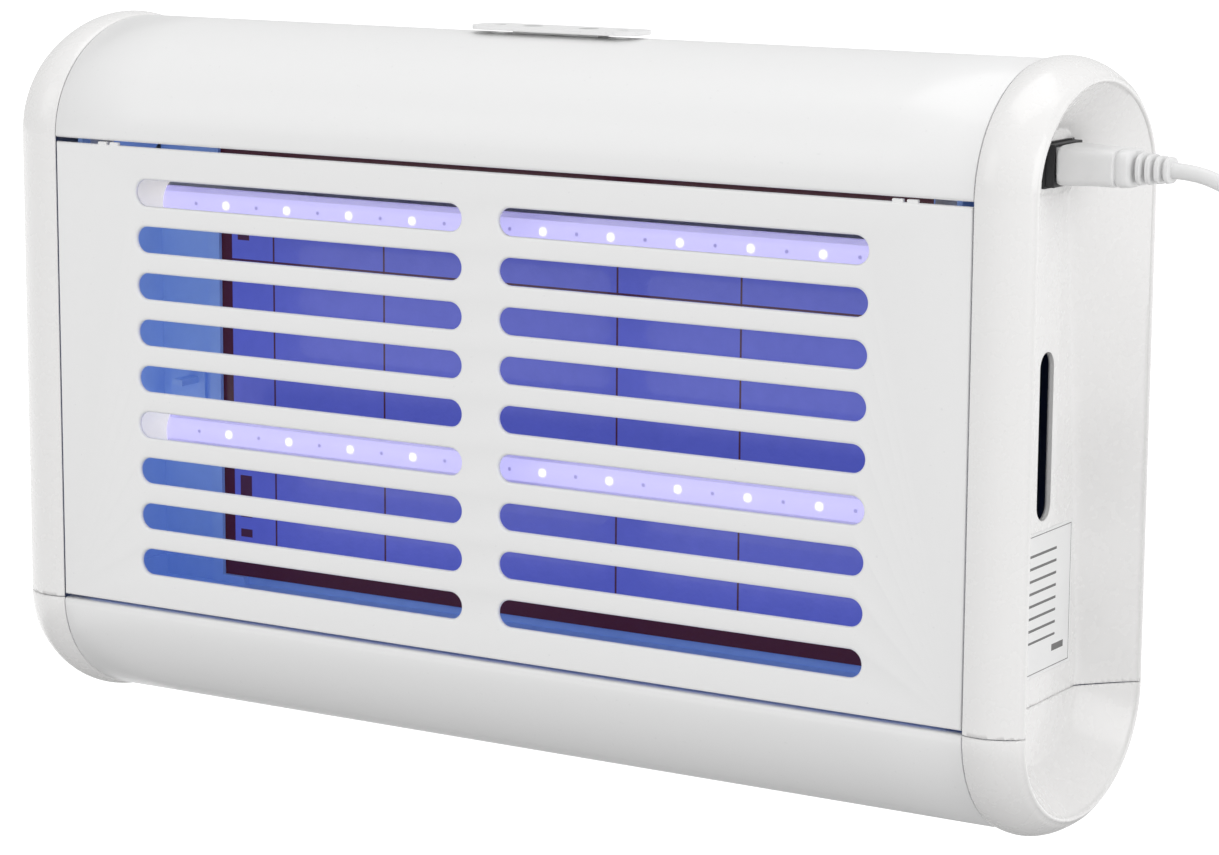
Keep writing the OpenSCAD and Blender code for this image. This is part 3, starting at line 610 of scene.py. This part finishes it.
def cap_surface(pad, n=384):
    """One skin from the vent slot's wall, over the recess floor and its flanks, round the rim, to the seam.
    Every ring is a closed curve; a ring between two curves is their mean, weighted by how far along it lies.
    The flanks rise as a hyperbola does, from level to steep. pad raises a flat field for the inlet."""
    slot = tapered_outline(-24.5, 7, 35.5, 6.999, n)
    wide_slot = tapered_outline(-24.5, 7.6, 35.5, 7.599, n)
    floor = tapered_outline(-101, 38, 123, 14, n)
    rim = housing_outline(9.0, n)
    rings = [ring(slot, x) for x in (245.2, 246.2, 247.3, 247.8)] + [ring(wide_slot, CAP_FLOOR)]
    rings += [ring(wide_slot * (1 - s) + floor * s, CAP_FLOOR) for s in np.linspace(0, 1, 61)[1:-1]]
    e = 0.10
    for s in np.linspace(0, 1, 25):
        rise = (math.sqrt(s * s + e * e) - e) / (math.sqrt(1 + e * e) - e)
        rings.append(ring(floor * (1 - s) + rim * s, CAP_FLOOR + (CAP_RIM - CAP_FLOOR) * rise))
    for turn in np.radians(np.linspace(165, 15, 9)):
        rings.append(ring(housing_outline(7.7 - CAP_RIM_R * math.cos(turn), n),
                          CAP_RIM + CAP_RIM_R * math.sin(turn)))
    for x in np.linspace(24.3, 0.6, 22):
        rings.append(ring(housing_outline(cap_inset(x), n), HALF_W + x))
    rings += [ring(housing_outline(0.15, n), HALF_W + 0.15), ring(housing_outline(0.7, n), HALF_W + 0.02)]
    P = np.stack(rings)
    if pad:
        pad_low, pad_high, pad_half, pad_edge, pad_rise = 110.6, 137.4, 17.6, 1.4, 1.7
        y, z = P[..., 1], P[..., 2] - MID_Z
        raised = ramp((z - pad_low) / pad_edge) * ramp((pad_half - np.abs(y)) / pad_edge)
        raised *= ramp((pad_high - z) / pad_edge)
        P[..., 0] += pad_rise * raised * (P[..., 0] < CAP_FLOOR + 1.4)
    return P


def cut_at(mesh, level, keep_above):
    """Cuts the skin along a level plane and keeps the part above it or below it."""
    made = bmesh.new()
    made.from_mesh(mesh)
    bmesh.ops.bisect_plane(made, geom=made.verts[:] + made.edges[:] + made.faces[:],
                           plane_co=(0, 0, (MID_Z + level) * MM), plane_no=(0, 0, 1),
                           clear_inner=keep_above, clear_outer=not keep_above)
    made.to_mesh(mesh)
    made.free()
    return mesh


for side, sign in (("left", -1), ("right", 1)):
    skin = cap_surface(side == "right") * [sign, 1, 1]
    for part, node, level, above in (("cap", "end_cap", CAP_SEAM, True),
                                     ("low", "lower_cap", CAP_SEAM - SEAM_GAP, False)):
        name = f"{side}_{part}_skin"
        cut = cut_at(sheet_mesh(name, skin, around=True, flip=sign < 0), level, above)
        thicken(show(name, cut, "housing", CAP_WHITE, [f"{side}_{node}"], 50), CAP_WALL)


# ---------- grilles ----------


def stadium(x0, x1, z, h, n=20):
    """A slot from x0 to x1 and h high, whose ends are half circles of radius h / 2."""
    a = np.radians(np.linspace(-90, 90, n))
    right = np.column_stack([x1 - h / 2 + h / 2 * np.cos(a), z + h / 2 * np.sin(a)])
    left = np.column_stack([x0 + h / 2 - h / 2 * np.cos(a), z - h / 2 * np.sin(a)])
    return np.vstack([right, left])


def grille_plate(face):
    """A flat plate with its slots cut out and every edge rounded, stood up at the front or the rear."""
    round_edge = 1.35
    data = bpy.data.curves.new("plate", "CURVE")
    data.dimensions, data.fill_mode = "2D", "BOTH"
    data.extrude, data.bevel_depth, data.bevel_resolution = 0.15 * MM, round_edge * MM, 3
    data.offset = -round_edge * MM
    loops = [np.array([(-GRILLE_X, GRILLE_LOW), (GRILLE_X, GRILLE_LOW),
                       (GRILLE_X, GRILLE_HIGH), (-GRILLE_X, GRILLE_HIGH)])]
    for row in range(SLOT_ROWS):
        z = (SLOT_ROWS // 2 - row) * SLOT_PITCH + 0.4
        loops += [stadium(SLOT_START, SLOT_END, z, SLOT_H), stadium(-SLOT_END, -SLOT_START, z, SLOT_H)]
    for loop in loops:
        spline = data.splines.new("POLY")
        spline.points.add(len(loop) - 1)
        flat = np.column_stack([loop * MM, np.zeros(len(loop)), np.ones(len(loop))])
        spline.points.foreach_set("co", flat.ravel())
        spline.use_cyclic_u = True
    holder = bpy.data.objects.new("plate", data)
    bpy.context.scene.collection.objects.link(holder)
    bpy.context.view_layer.update()
    mesh = bpy.data.meshes.new_from_object(holder.evaluated_get(bpy.context.evaluated_depsgraph_get()))
    bpy.data.objects.remove(holder)
    stood_up = Matrix(((1, 0, 0, 0), (0, 0, -1, face * GRILLE_Y * MM), (0, 1, 0, MID_Z * MM), (0, 0, 0, 1)))
    mesh.transform(stood_up)
    made = bmesh.new()
    made.from_mesh(mesh)
    bmesh.ops.remove_doubles(made, verts=made.verts, dist=1e-6)
    bmesh.ops.recalc_face_normals(made, faces=made.faces)
    made.to_mesh(mesh)
    made.free()
    return mesh


def bars(name, boxes):
    """Plain bars, each from its lowest to its highest corner, in one mesh."""
    made = bmesh.new()
    for low, high in boxes:
        low, high = np.minimum(low, high), np.maximum(low, high)
        size, middle = (high - low) * MM, (high + low) / 2 * MM
        placed = Matrix.Translation(middle) @ Matrix.Diagonal((*size, 1))
        bmesh.ops.create_cube(made, size=1, matrix=placed)
    mesh = bpy.data.meshes.new(name)
    made.to_mesh(mesh)
    made.free()
    return mesh


for face, label in ((-1, "front"), (1, "rear")):
    grille = f"{label}_grille"
    show(f"{grille}_plate", grille_plate(face), grille, GRILLE_WHITE, [grille], 28)
    lower_rib = ((-225, face * 59.5, MID_Z - 82), (225, face * 65.4, MID_Z - 74.5))
    upper_rib = ((-225, face * 62.5, MID_Z + 104), (225, face * 65.4, MID_Z + 106))
    hinge_bead = ((-243.4, face * 63.2, MID_Z - 110.6), (243.4, face * 65.6, MID_Z - 106.4))
    tabs = [((x, face * 65.2, MID_Z + 110), (x + 5, face * 67.6, MID_Z + 112.5))
            for x in (-218, -211, 206, 213)]
    ribs = bars(f"{grille}_ribs", [lower_rib, upper_rib, hinge_bead, *tabs])
    soften(show(f"{grille}_ribs", ribs, grille, GRILLE_WHITE, smooth=False), 0.4)


# ---------- materials for the pieces kept as they are ----------

KEPT = [(BLUE_LIT_FRAME, ["left_side_frame", "right_side_frame", "centre_frame", "catch_tray",
                      "front_board_rails", "rear_board_rails"]),
        (ZINC, ["top_deck", "hanger_bolts", "cap_screws", "cover_screws", "hinge_pins"]),
        (CLIP_WHITE, ["front_catches", "rear_catches", "terminal_block"]),
        (BLACK, ["mains_inlet", "cord_tie"]),
        (BRASS, ["inlet_blades", "plug_pins"]),
        (CARD, ["front_glue_board", "rear_glue_board"]),
        (LABEL, ["rating_plate"]),
        (WHITE, ["hanger_plate"]),
        (WIRE_GREY, ["wiring"])]
for face in ("front", "rear"):
    for height in ("upper", "lower"):
        tube = f"{face}_{height}_tube"
        KEPT += [(ALUMINIUM, [tube + "_heatsink"]), (LENS, [tube + "_lens"]), (STRIP, [tube + "_leds"]),
                 (LAMP_WHITE_PAINTED_GLOW, [tube + "_ends", tube + "_holder_left", tube + "_holder_right"])]
for material, names in KEPT:
    for name in names:
        nodes[name].data.materials.clear()
        nodes[name].data.materials.append(material)


# ---------- floor and light ----------


def softbox(name, place, target, size, power):
    """A square white area light that faces its target."""
    data = bpy.data.lights.new(name, "AREA")
    data.shape, data.size, data.energy = "SQUARE", size, power
    lamp = bpy.data.objects.new(name, data)
    bpy.context.scene.collection.objects.link(lamp)
    lamp.location = place
    lamp.rotation_euler = (Vector(target) - Vector(place)).to_track_quat("-Z", "Y").to_euler()


slab = ((-FLOOR_HALF, -FLOOR_HALF, FLOOR_Z - 10), (FLOOR_HALF, FLOOR_HALF, FLOOR_Z))
floor = bpy.data.objects.new("floor", bars("floor", [slab]))
bpy.context.scene.collection.objects.link(floor)
floor.data.materials.append(PALE_FLOOR)

softbox("key", (-1.6, -2.6, 1.6), (0, 0, -0.17), 1.8, 9)
softbox("side", (2.6, -0.6, 0.9), (0.1, 0, -0.17), 1.6, 16)
softbox("top", (0.2, 0.4, 2.4), (0, 0, -0.17), 2.0, 18)

world = bpy.data.worlds.new("soft room")
bpy.context.scene.world = world
world.use_nodes = True
world.node_tree.nodes["Background"].inputs["Color"].default_value = (1, 1, 1, 1)
world.node_tree.nodes["Background"].inputs["Strength"].default_value = 0.7
bpy.context.scene.view_settings.view_transform = "Standard"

• [YOUR OBJECTIVE] Pick out the lines above that hold the string "part" and show them.

• [SOLVED PROBLEM]
Keep writing the OpenSCAD and Blender code for this image. This is part 3, starting at line 610 of scene.py. This part finishes it.
    """Cuts the skin along a level plane and keeps the part above it or below it."""
    for part, node, level, above in (("cap", "end_cap", CAP_SEAM, True),
        name = f"{side}_{part}_skin"